Г. Гончаров говорит, что в новой науке есть односторонность, пробелы, местами будто умышленная ложь пропаганды. Все это правда. Но когда было больше пробелов в знаниях – нынче или во времена Эразма Роттердамского?[22] Когда было больше односторонности в русской мысли – во времена Ломоносова или теперь? Умышленная ложь кажется г. Гончарову очень неотразимым аргументом. Действительно, лгать вообще нехорошо. Но ведь ложь, в смысле научной пропаганды, есть не более, как сила, концентрирующая ум на известной точке, дающая ему направление в одну, наиболее выгодную сторону. Отчего явились паровая машина, железные дороги, пароходы, телеграфы, швейная машина, орудия – машины, даже велосипед? Именно потому, что пропаганда направила человеческое мышление в известном, одном направлении. Теперь мысли людей направлены на исследование причин, от которых зависит личное счастье. Худо это? И паровая машина далась рядом опытов, и Стефенсон не вдруг поехал по железной дороге!

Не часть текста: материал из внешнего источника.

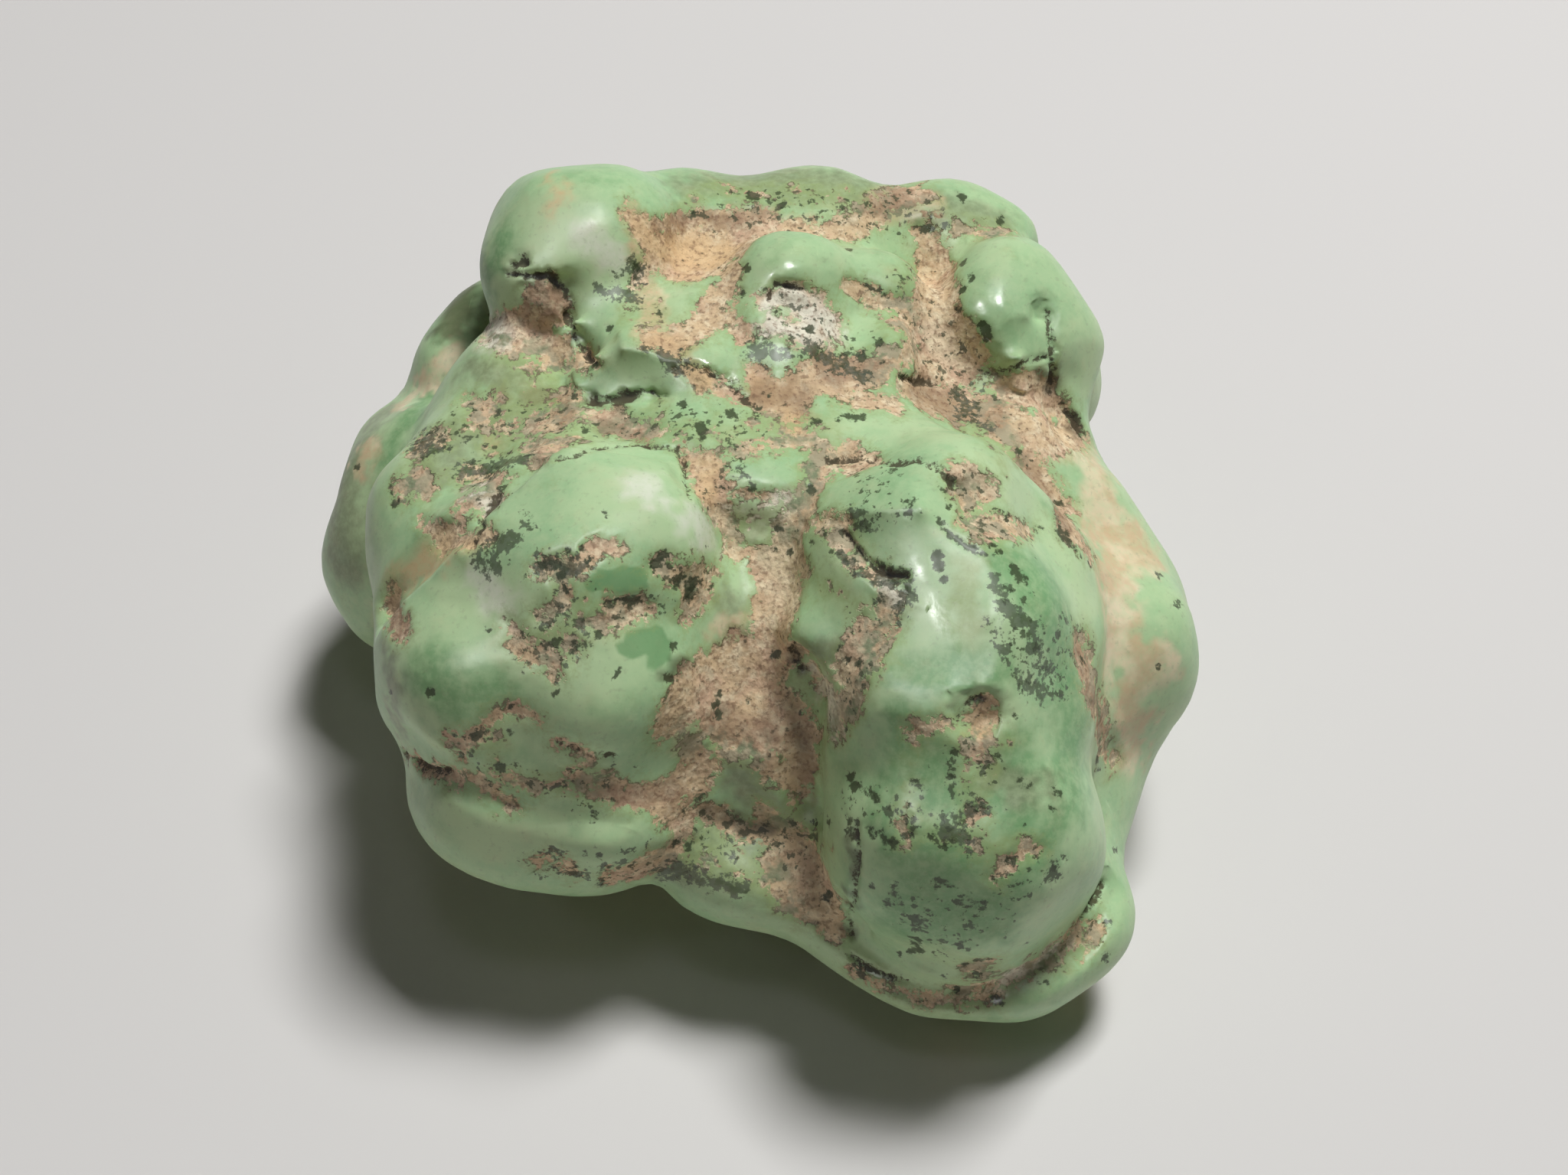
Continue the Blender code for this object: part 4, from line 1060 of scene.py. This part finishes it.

Г. Гончаров говорит, что новая наука не открыла Америки. А разве старая открыла? Разве человечество со времени Адама было хоть одну минуту убеждено, что оно владеет истиной и что ему некуда идти? Г. Гончаров спрашивает, что такое истина? Да истина то, что признает человек истиной в данный момент. Вот автор «Обрыва» в 1847 году говорил одно и был убежден, что проповедует истину; а в 1869 году он говорит другое и тоже убежден, что проповедует истину. Безусловная истина, заключающаяся в общем примирении – отдаленный идеал. Она еще далеко впереди, и вся сущность прогресса человечества заключается в постоянном поступательном движении к этому идеалу. А г. Гончаров огорчается, что еще не открыта Америка, и хочет удержать всех в Азии. Ну, конечно, если бы г. Гончаров был Изабеллой испанской, то Колумб умер бы в сумасшедшем доме.

 

Г. Гончаров говорит, что современный реализм видит в чувствах ряд кратковременных встреч и грубых наслаждений, обнажая их от всяких иллюзий, составляющих роскошь человека, в которой отказано животному. Во-первых, сравнительная психология показывает, что и в животных есть иллюзия. Так, собака принимает иногда чужого за своего хозяина; так, еще Линней[23] в числе специальных, характеристических признаков собаки поместил, что она лает на луну. А во-вторых, г. Гончаров поступает очень неосторожно, разоблачая самого себя. Реализм требует прежде всего здоровой, правильной, нерасслабляющей жизни. Ни один действительный реальный писатель не станет описывать тех сцен сладострастия, которыми г. Гончаров только и существует в своем «Обрыве». Возьмите любого европейского романиста, – не говоря уже про Шпильгагена, Шатриана[24], Гюго, – возьмите романистов Англии, Америки, даже Франции, где, у какого романиста, кроме Луве-де-Кувре[25], вы встретите сцену, подобную сцене Ульяны с Райским и Райского с Марфенькой? Как ни сочувствует г. Гончаров Райскому и как ни чудовищен Марк, но скажите, можно ли их сравнивать в этом отношении? У самого г. Гончарова не поднялась рука нарисовать невозможную картину с Марком; он понимал, что его могут уличить даже и друзья.

15Марлинский – литературный псевдоним А. А. Бестужева (1797–1837), популярного в 20-х годах XIX века писателя и декабриста.
16Флогистон – в XVIII в. ненаучная теория «огненной материи», якобы находящейся во всех горючих веществах.
17Сюлли Максимильен (1559–1641) – крупный французский политический деятель и экономист XVII века.
18Вобан Себастиан (1633–1707) – французский полководец.
19Валленштейн Альбрехт (1583–1634) – знаменитый германский полководец.
20Монтекулли (1609–1681) – австрийский полководец. No
21Сильвестр – один из виднейших деятелей эпохи Ивана Грозного, которому приписывалось составление «Домостроя».
22Эразм Роттердамский (1466–1536) – известный немецкий писатель-гуманист. Автор крупнейшего сатирического произведения эпохи Возрождения «Письма темных людей».
23Линней Карл (1707–1778) – шведский естествоиспытатель, создатель систематики растительного и животного мира.
24Шатриан Александр (1826–1890) – известный французский писатель, автор (совместно с Эмилем Эркманом) ряда социальных и исторических романов.
25Луве-де-Кувре Жан-Батист (1760–1797) – французский писатель, автор ряда бульварных романов.